South Africa’s rand climbed 2.4 percent to 8.1489.
New Zealand’s dollar, nicknamed the kiwi, rose to a euro- era record versus the shared currency for the third consecutive day after S&P affirmed the nation’s credit rating. The company cited the country’s fiscal flexibility, resilient economy and policy institutions.
The kiwi gained 0.5 percent to NZ$1.4967 per euro before trading at NZ$1.5126. The South Pacific currency strengthened 1.1 percent to 81.89 U.S. cents and touched 81.99 cents, the highest since April 30.
Gains in higher-yielding assets may be short-lived if the strength of the payrolls data diminishes odds of further measures for quantitative easing from the Fed, said Shaun Osborne at Toronto-Dominion Bank.
Japan’s yen fell against all of its 16 most-traded counterparts.
ECB officials are working on a plan to buy bonds to combat the region’s mounting sovereign borrowing costs, and details will be released in coming weeks, Draghi said yesterday. The bank kept its key interest rate at a record low 0.75 percent.

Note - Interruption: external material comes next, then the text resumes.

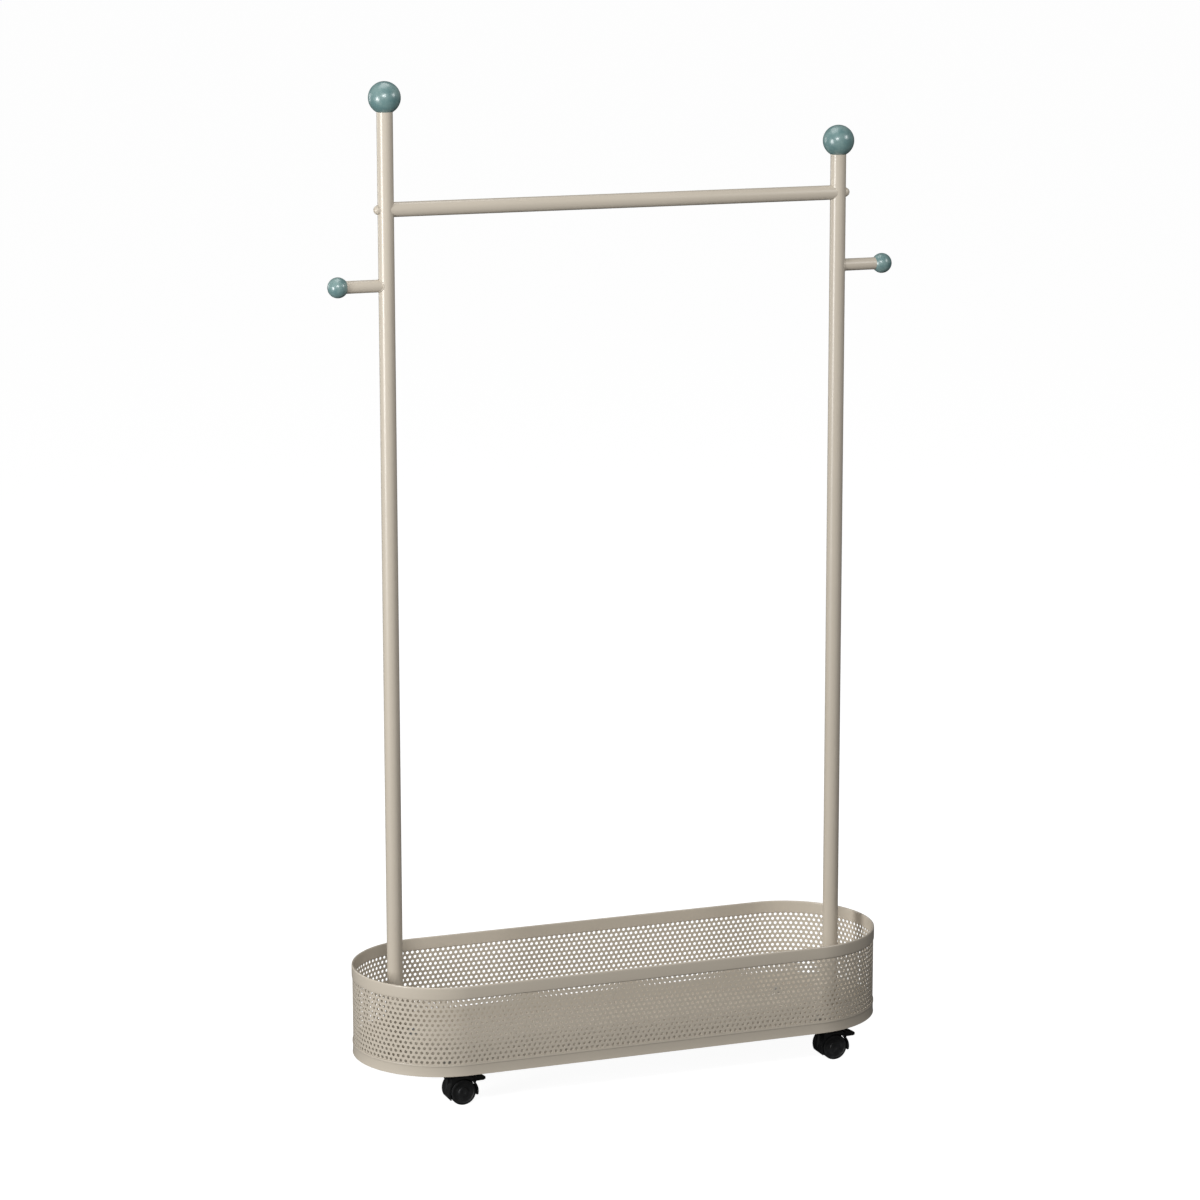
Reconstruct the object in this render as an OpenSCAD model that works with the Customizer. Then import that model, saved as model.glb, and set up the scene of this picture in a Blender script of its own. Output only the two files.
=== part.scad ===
// Freestanding garment rack: two uneven uprights, one hanging rail, two side pegs and a
// perforated round-ended basket on four braked twin-wheel casters.
// Millimetres. X runs along the basket, +Y to the rear, +Z up. The origin is on the floor
// under the middle of the basket.

/* [Frame] */
// Height of the left ball's top over the floor
left_height = 1600; // [1500:10:1800]
// Height of the right ball's top over the floor
right_height = 1512; // [1490:1:1800]
// Height of the hanging rail's centre line
rail_z = 1405; // [1350:5:1415]
// Height of the side pegs' centre line
peg_z = 1289; // [1000:1:1320]
// Distance between the uprights' centre lines
upright_span = 754; // [720:2:800]
// From an upright's centre line to the centre of its peg's ball
peg_reach = 78; // [60:1:110]

/* [Tubes and balls] */
// Outside diameter of the uprights
upright_d = 25; // [24:0.5:28]
// Outside diameter of the hanging rail
rail_d = 23; // [20:0.5:24]
// Outside diameter of the pegs
peg_d = 19.5; // [18:0.5:22]
// Wall of every tube
tube_wall = 1.2; // [1:0.1:1.5]
// Diameter of the balls on top of the uprights
top_ball_d = 50; // [44:1:60]
// Diameter of the balls on the pegs
peg_ball_d = 32; // [30:1:40]

/* [Basket] */
// Overall length of the basket
basket_l = 885; // [860:5:1000]
// Overall width of the basket, which is also the diameter of its round ends
basket_w = 286; // [270:2:340]
// Height of the basket's underside over the floor
basket_z = 60; // [58:1:62]
// Height of the basket's wall from its underside to the top of the rim
basket_h = 145; // [100:5:250]
// Height of the plain bands at the bottom and the top of the wall
band_h = 20; // [15:1:30]
// Sheet thickness of the two bands
band_t = 1.2; // [1:0.1:2]
// Sheet thickness of the perforated wall
mesh_t = 1; // [0.8:0.1:1.5]
// Thickness of the floor plate
floor_t = 2; // [1.5:0.5:3]

/* [Casters] */
// Diameter of a wheel
wheel_d = 42; // [40:1:43]
// Width over both wheels of one caster
caster_w = 36; // [34:1:40]
// From the swivel's centre line to the axle
trail = 20; // [18:1:21]
// From the middle of the basket to a swivel's centre line, along the basket
stem_x = 320; // [280:5:330]
// From the middle of the basket to a swivel's centre line, across the basket
stem_y = 90; // [80:1:95]
// Turn of the brake lever from up to pressed, in degrees
lever_travel = 18; // [12:1:18]

/* [Hidden] */
$fn = 96;
frame_grey = "#c2b8ab";
ball_teal = "#7c9a9c";
zinc = "#b9bcc0";
nylon_black = "#202124";

// Clearances: a running fit on a radius, a bolt in its hole, and two moving parts side by side
run_gap = 0.05;
hole_gap = 0.3;
side_gap = 0.3;
m8_r = 4;
m6_r = 3;
eps = 0.1;

upright_x = upright_span / 2;
upright_r = upright_d / 2;
rail_r = rail_d / 2;
peg_r = peg_d / 2;
top_ball_r = top_ball_d / 2;
peg_ball_r = peg_ball_d / 2;
floor_top = basket_z + floor_t;
rim_top = basket_z + basket_h;

// A ball is cut flat where its section is as wide as the tube that it stands on
top_seat = sqrt(top_ball_r ^ 2 - upright_r ^ 2);
peg_seat = sqrt(peg_ball_r ^ 2 - peg_r ^ 2);
left_ball_z = left_height - top_ball_r;
right_ball_z = right_height - top_ball_r;

// Basket wall, from the outside in: band, mesh, inner leg of the rim
mesh_l = basket_l - 2 * band_t;
mesh_w = basket_w - 2 * band_t;
mesh_in_l = mesh_l - 2 * mesh_t;
mesh_in_w = mesh_w - 2 * mesh_t;
rim_in_l = mesh_in_l - 2 * band_t;
rim_in_w = mesh_in_w - 2 * band_t;
mesh_top = rim_top - band_t;
straight_l = basket_l - basket_w;
// Butt seam in the middle of each round end, where two rolled quarters meet
seam_gap = 0.2;

// Bolts and plugs
plug_len = 20;
top_stud_reach = 16;
peg_stud_reach = 12;
saddle_d = 15;
saddle_t = 1.5;
dome_r = 7;
dome_h = 5.5;
socket_r = 2.9;
socket_depth = 3;
washer_t = 1.5;
washer_r = 9;
hex_m8_r = 7.5;
head_h = 5.5;
nut_h = 6.5;

// Caster, in its own frame: the swivel's centre line at x = 0, the axle at x = trail
wheel_r = wheel_d / 2;
hood_in_r = wheel_r + 1.2;
hood_r = hood_in_r + 2.6;
web_w = 12;
wheel_w = (caster_w - web_w) / 2 - 2 * side_gap;
axle_r = 2.5;
axle_len = caster_w - 4;
deck_top = wheel_d + 4;
deck_x = trail + 15;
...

“People are increasingly looking past the last week of Draghi and the ECB toward more fundamentally what the ECB is going to do that’s new,” Dan Dorrow, head of research in Stamford, Connecticut, at Faros Trading LLC, said in a telephone interview. “The fundamental that the market is latching onto now is that total political support for the European debt relief effort.”
Spanish Prime Minister Mariano Rajoy said he would consider asking Europe’s bailout funds to buy Spanish debt if it were for the best for the country, as he called for a crisis meeting of the region’s finance chiefs. He spoke at a news conference in Madrid. Yields on Spain’s 10-year notes climbed to 7.44 percent today, almost a euro-era high, before declining to 6.85 percent.